« Le paysage de la recherche est en pleine évolution »

Les 30 et 31 août derniers, l’Université de Montpellier accueillait le colloque annuel des vice-présidents et vice-présidentes en charge de la recherche et de l’innovation dans les universités françaises. Une édition 2022 sur le thème des transitions qui aura rassemblé plus de 180 participants. Retour sur cet événement avec Jacques Mercier, vice-président en charge de la recherche à l’UM. 

Quel est l’objectif de ce colloque annuel ?

Cela fait maintenant sept ou huit ans que l’ensemble des VP recherche et innovation sont invités à se réunir pour faire état de ce qui s’est passé dans l’année. C’est une occasion de discuter des réformes en cours et d’échanger sur l’actualité de la recherche, entre nous mais également avec les représentants des grands organismes de recherche. 

Combien de personnes participent à cet événement ?

Nous avons eu plus de 180 participants ce qui est un vrai succès.

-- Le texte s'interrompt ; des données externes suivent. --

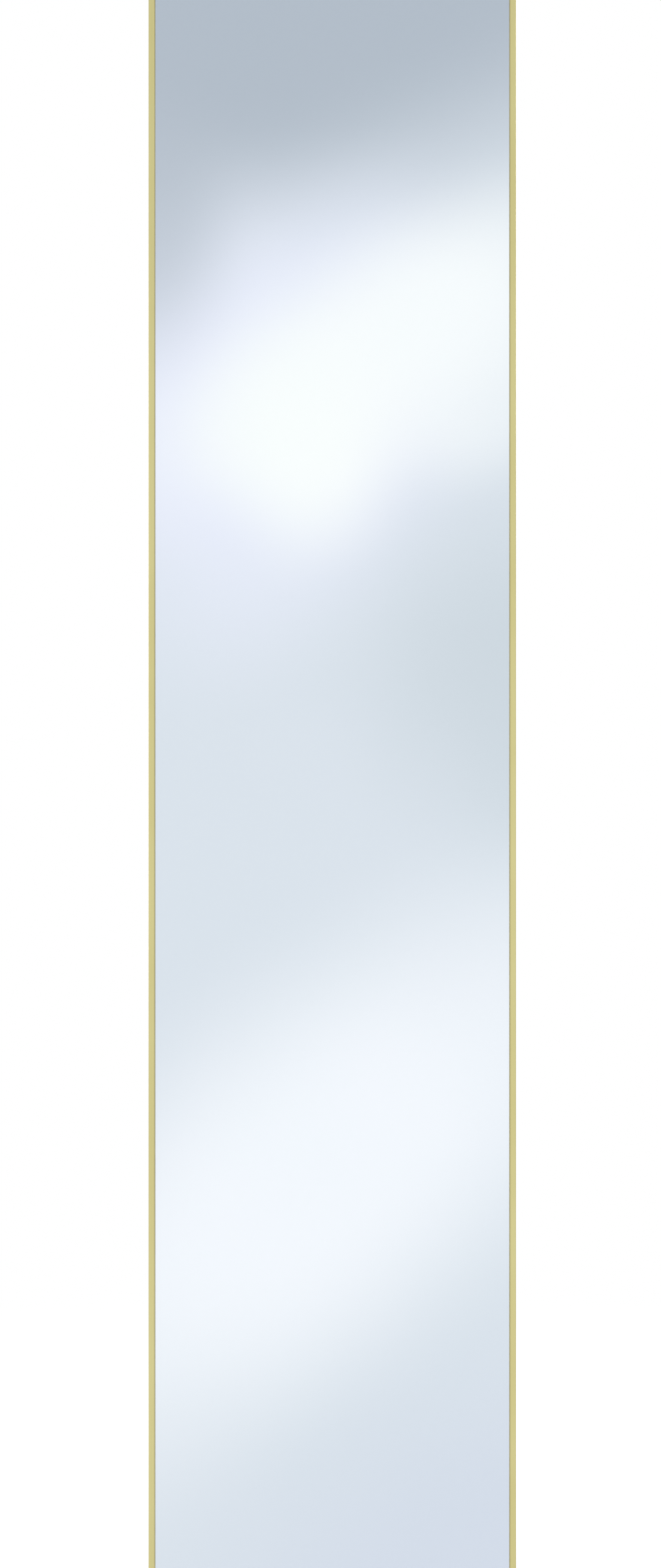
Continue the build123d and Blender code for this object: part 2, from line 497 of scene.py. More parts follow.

Nous avons accueilli des VP de toute la France y compris de La Réunion et de la Polynésie. Les PDG des principaux organismes de recherche1 ont eux aussi répondu présent tout comme Manuel Tunon de Lara, le président de France Université (ex-conférence des présidents d’université). 

Le réseau R3SUP organisait son colloque la veille. Qui rassemble-t-il ?
  
Le réseau R3SUP rassemble les gestionnaires administratifs de la recherche.  Ce sont les équivalents d’Anne Bancel qui dirige à l’UM la direction de la recherche et des études doctorales (DRED). Ce réseau se réunit généralement un jour avant ou un jour après et participe également au colloque des VP recherche et innovation.

La ville organisatrice change à chaque édition, pourquoi était-ce intéressant pour l’Université de Montpellier de l’accueillir cette année ?

Nous avons déjà été à Toulouse, Bordeaux, Lille ou encore Paris, il était donc logique que Montpellier s’inscrive parmi ces grandes villes universitaires. Cela souligne notre attractivité, notre dynamisme et notre visibilité dans une année où l’UM a enclenché de grandes transitions. Nous en avons également profité pour mettre à l’honneur des thèmes qui nous sont propres.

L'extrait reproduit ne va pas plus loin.